Now, in his proposal for 2005-6, the Governor neither restores the 2 billion nor the 1.1 billion extra, which should go to the schools. It is clear he has no intention of keeping his promise to the school communities. Instead, surprisingly, he has decided to attack Prop 98 itself, an initiative overwhelmingly adopted in a statewide vote of the people, and proposes amending it to reduce the guarantee of monies for the schools even further. So much both for "trust me" and "trust the people".
Across The Board Cuts
Instead of the minimum guarantee, the Governor proposes a Constitutional amendment to change the state's budget process by requiring an automatic across the board reduction in every area, including education, when state revenues are less than state expenditures. The Governor's Director of Finance would be the person to declare when that happens, without regard to other factors of timing and revenue.
The Governor also wants to completely eliminate the maintenance factor built into Prop 98. Maintenance monies already owed to the schools, almost 4 billion dollars to date, would be paid off over a 15 year time period, but there would be no new money. This means billions of dollars in lost opportunities in investment in our schools (and community colleges-see my next essay).
The Phantom "Increase"
The Governor has also maintained that his budget for K-12 is more than last year.
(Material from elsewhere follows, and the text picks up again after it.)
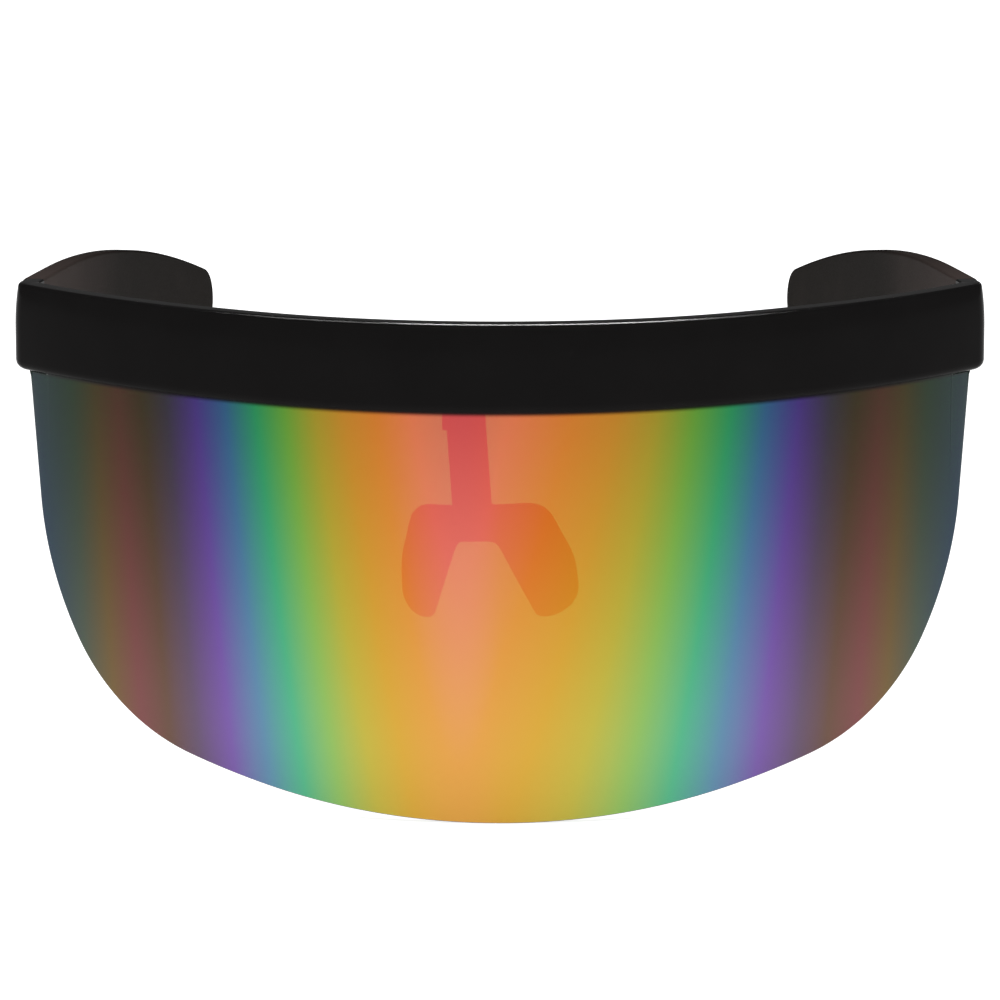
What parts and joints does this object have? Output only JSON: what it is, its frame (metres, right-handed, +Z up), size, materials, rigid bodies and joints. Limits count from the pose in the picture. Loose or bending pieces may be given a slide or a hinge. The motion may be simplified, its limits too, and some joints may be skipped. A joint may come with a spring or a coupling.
{
  "type": "shield sunglasses",
  "caption": "Shield sunglasses: one large mirrored lens hung from a wrapped brow bar, with a nosepiece behind it and broad folding arms.",
  "frame": {"origin": "on the ground plane under the middle of the box round the part, level with the lowest edge of the lens", "axes": "+X to the wearer's left, +Y from the lens back to the tips of the arms, +Z up; the lens faces -Y"},
  "size_m": [0.1566, 0.168, 0.0783],
  "materials": {
    "bar_plastic": "black moulded nylon, satin sheen with a bright bevel along the top edge",
    "lens": "polycarbonate with a gold mirror coating that runs through green and blue to violet towards the sides",
    "nose_plastic": "black moulded nylon, matte",
    "arm_plastic": "brown-black moulded nylon, matte",
    "steel": "turned and brushed stainless steel"
  },
  "bodies": {
    "front": {"brow_bar": "bar_plastic", "shield_lens": "lens", "lens_screws": "steel", "nosepiece": "nose_plastic", "nosepiece_screw": "steel", "lug_hinge_leaf_left": "steel", "lug_hinge_leaf_right": "steel", "hinge_screw_left": "steel", "hinge_screw_right": "steel", "lug_leaf_screws_left": "steel", "lug_leaf_screws_right": "steel"},
    "left_arm": {"arm_left": "arm_plastic", "arm_hinge_leaf_left": "steel", "arm_leaf_screws_left": "steel"},
    "right_arm": {"arm_right": "arm_plastic", "arm_hinge_leaf_right": "steel", "arm_leaf_screws_right": "steel"}
  },
  "joints": [
    {"name": "left_hinge", "type": "hinge", "parent": "front", "child": "left_arm", "pos_m": [0.07297, -0.02888, 0.0705], "axis": [0, 0, 1], "range_deg": [0, 90]},
    {"name": "right_hinge", "type": "hinge", "parent": "front", "child": "right_arm", "pos_m": [-0.07297, -0.02888, 0.0705], "axis": [0, 0, -1], "range_deg": [0, 74]}
  ]
}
That fudges the truth because it ignores what the budget should have been with the two billion dollars given up by the education community and the 1.1 billion that should have been added as the economy improved this year. Taken this way, if you look at what the minimum guarantee of Prop 98 would have required, the funding is actually a decrease.
The Good News-Growth and Categoricals:
The budget does propose to adequately fund proposed growth in numbers of students and increases funding for categorical (special, targeted) programs by almost 4%, while giving school boards more flexibility in spending that money. But: Districts Must Pick Up State Teacher Retirement
Everything the budget gives to education, as indicated above, it takes away in spades. It reduces non Prop-98 state general fund contributions to the California State Teacher's Retirement System (CalSTRS) by $560 million. This eliminates all general fund support for CalSTRS and shifts all the costs to the school districts and to teachers. (to pay how?) The Gov. also projects an additional "savings" of $100 million because not giving general fund money to CalSTRS saves administrative costs (no contributions, no paperwork).